Some watches are worn for the sole purpose of functionality. Timex creates watches that are worn by hikers, bikers, athletes and people that simply want their watch to work and tell time. Jee Han, Nunes and Dreze define this group of people as “proletarians” or those that “do not engage in signaling.” (17) “Proletarians” are not trying to express their status, especially not through the watch they wear. The audience reads that those who wear simple yet functional watches are not necessarily trying to make any statement regarding fashion nor class.

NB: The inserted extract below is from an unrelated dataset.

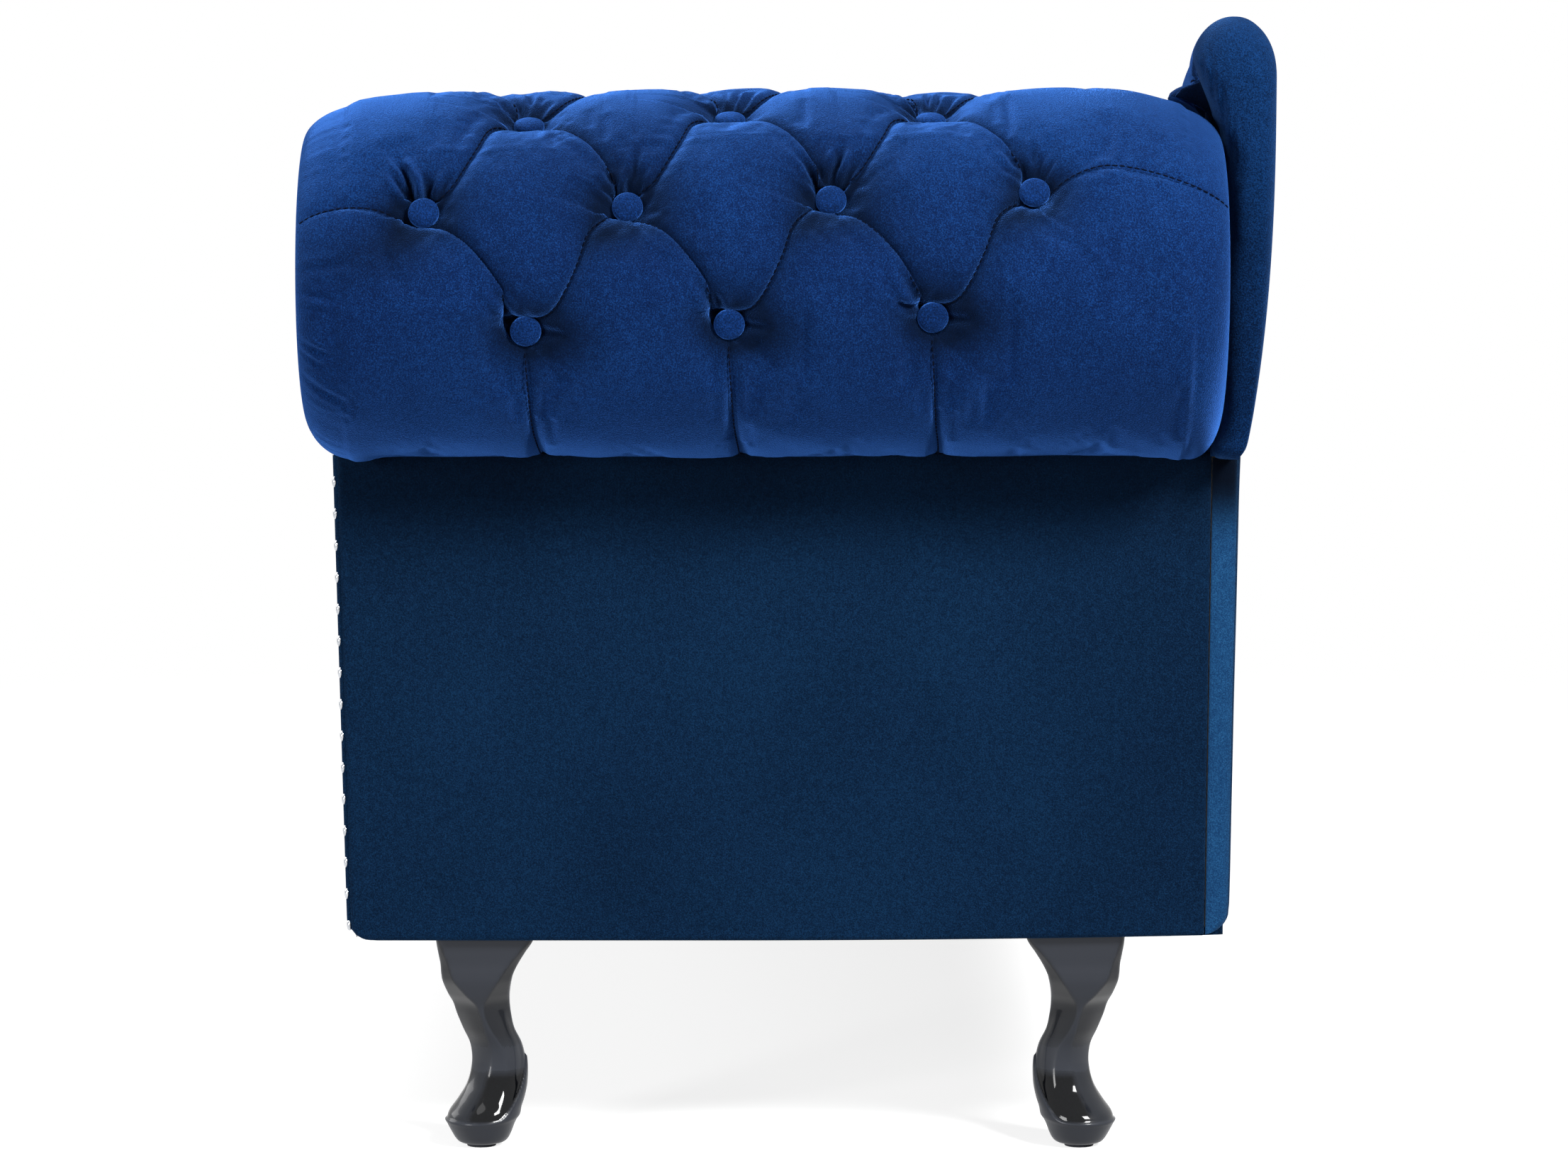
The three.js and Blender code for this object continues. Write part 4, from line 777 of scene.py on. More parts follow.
def edges(low, high, fine, step, reach=16.0):
    """Stations from low to high, closer together within reach of both ends."""
    ends = (np.arange(fine) / fine) ** 1.6 * reach
    count = max(2, int(round((high - low - 2 * reach) / step)))
    middle = np.linspace(low + reach, high - reach, count + 1)
    return np.concatenate([low + ends, middle, (high - ends)[::-1]])


def cover(name, outer, inner, node_name, material=VELVET_DOWN_SHADED, fill=1.0, step=14):
    return make_piece(name, *closed_shell(outer, inner, step), material, "velvet", [node_name], fill)


def hem_rise(y, z):
    """How much the lower edge of a cover at the arm end climbs towards the rear."""
    return (4.4 * np.clip((y + 50) / 380, 0, 1) ** 2 - 2.6) * np.clip((Z_PANEL + 90 - z) / 90, 0, 1)


def facing_y(z):
    return Y_FACING - 1.8 + lean(z, FRONT_LEAN) + corner_round(z, 14.0)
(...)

However, watch brands such as Timex may be marketing to a more fashion forward audience in recent years thanks to a fashion movement that has been created around their target market. With the rise of trends such as “normcore” (making normal and functional-fashion cool) watches that serve a mostly functional purpose are being appropriated by those that follow fashion trends and are trying to make a fashion statement. The Timex watch may no longer identify a person as one that prefers function over fashion. Timex has been seen on models in GQ photo-shoots, is being pushed by Esquire men’s fashion lists, and has been advertising their watches to the young, urban male. As fashion trends continue to ride on the tails of functional pieces, those that would have preferred high-end watch brands are now wearing lower-end models for the sake of following the fad.
A person’s identity can be communicated and read a multitude of ways thanks to accessories such as watches, however, the expression is becoming much more ambiguous. As replicas become more precise and lower-end pieces continue to be appropriated by those that can afford higher-end watch brands, a clear identity of a person may be difficult to apprehend through their wrist-wear alone.
Bourdieu, Pierre. Distinction: A Social Critique of the Judgement of Taste. Cambridge, Massachusetts: Harvard University Press. 1984.
Dreze, Xavier; Jee Han, Young; Nunes, Joseph C. “Signaling Status with Luxury Goods: The Role of Brand Prominence.” Journal of Marketing. Vol 74. (2010): 15-30.